-- START OF Dataset section --

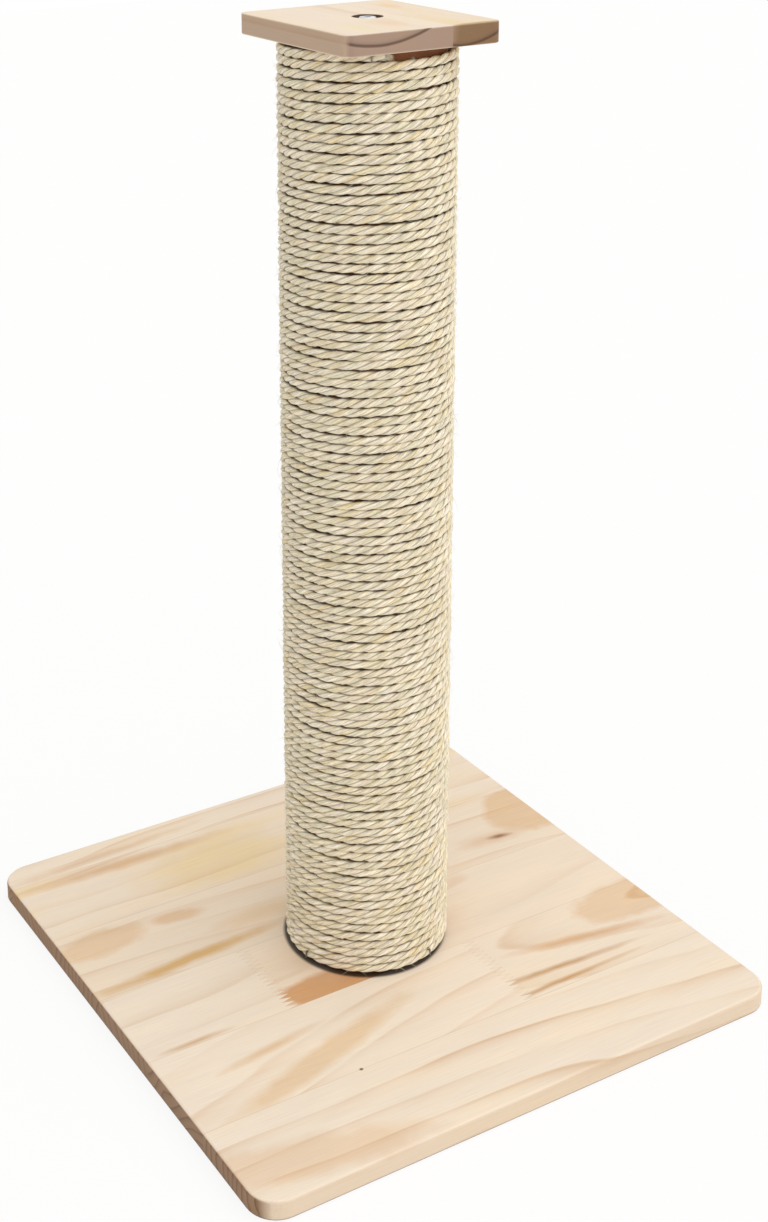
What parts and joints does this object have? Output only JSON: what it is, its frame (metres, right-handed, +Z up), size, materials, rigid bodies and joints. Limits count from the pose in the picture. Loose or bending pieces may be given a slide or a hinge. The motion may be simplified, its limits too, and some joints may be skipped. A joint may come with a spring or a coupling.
{
  "type": "cat scratching post",
  "caption": "Free-standing cat scratching post: a sisal-wound tube bolted between a wide square pine base and a small pine top plate.",
  "frame": {"origin": "centre of the base board's underside, where the post stands on the floor", "axes": "+Z up along the post; +X along the base board's grain and the top plate's short side; +Y along the top plate's long side"},
  "size_m": [0.48, 0.48, 0.796],
  "materials": {
    "pine": "satin lacquered finger-jointed pine",
    "plywood": "raw birch plywood",
    "kraft_tube": "raw spiral-wound kraft board",
    "sisal": "three-strand natural sisal rope",
    "zinc_steel": "bright zinc-plated steel"
  },
  "bodies": {
    "root": {"base_board": "pine", "top_plate": "pine", "core_tube": "kraft_tube", "bottom_plug": "plywood", "top_plug": "plywood", "bottom_plug_nails": "zinc_steel", "top_plug_nails": "zinc_steel", "base_insert": "zinc_steel", "top_insert": "zinc_steel", "base_washer": "zinc_steel", "top_washer": "zinc_steel", "base_bolt": "zinc_steel", "top_bolt": "zinc_steel", "bottom_rope_staples": "zinc_steel", "top_rope_staples": "zinc_steel", "rope_turns_1": "sisal", "rope_turns_2": "sisal", "rope_turns_3": "sisal", "rope_turns_4": "sisal", "rope_turns_5": "sisal"}
  },
  "joints": []
}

-- END OF Dataset section --

Your objective |
Your task is to repeat each line of the material exactly.

Problem solution |
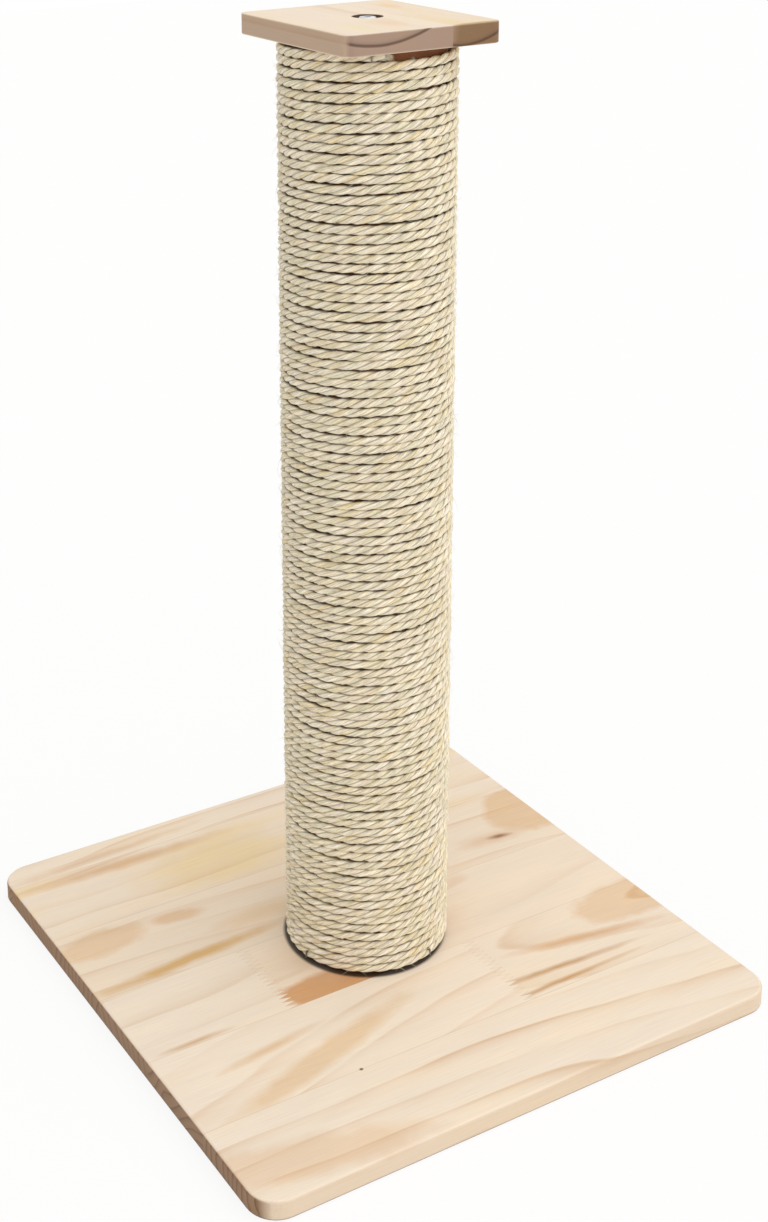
What parts and joints does this object have? Output only JSON: what it is, its frame (metres, right-handed, +Z up), size, materials, rigid bodies and joints. Limits count from the pose in the picture. Loose or bending pieces may be given a slide or a hinge. The motion may be simplified, its limits too, and some joints may be skipped. A joint may come with a spring or a coupling.
{
  "type": "cat scratching post",
  "caption": "Free-standing cat scratching post: a sisal-wound tube bolted between a wide square pine base and a small pine top plate.",
  "frame": {"origin": "centre of the base board's underside, where the post stands on the floor", "axes": "+Z up along the post; +X along the base board's grain and the top plate's short side; +Y along the top plate's long side"},
  "size_m": [0.48, 0.48, 0.796],
  "materials": {
    "pine": "satin lacquered finger-jointed pine",
    "plywood": "raw birch plywood",
    "kraft_tube": "raw spiral-wound kraft board",
    "sisal": "three-strand natural sisal rope",
    "zinc_steel": "bright zinc-plated steel"
  },
  "bodies": {
    "root": {"base_board": "pine", "top_plate": "pine", "core_tube": "kraft_tube", "bottom_plug": "plywood", "top_plug": "plywood", "bottom_plug_nails": "zinc_steel", "top_plug_nails": "zinc_steel", "base_insert": "zinc_steel", "top_insert": "zinc_steel", "base_washer": "zinc_steel", "top_washer": "zinc_steel", "base_bolt": "zinc_steel", "top_bolt": "zinc_steel", "bottom_rope_staples": "zinc_steel", "top_rope_staples": "zinc_steel", "rope_turns_1": "sisal", "rope_turns_2": "sisal", "rope_turns_3": "sisal", "rope_turns_4": "sisal", "rope_turns_5": "sisal"}
  },
  "joints": []
}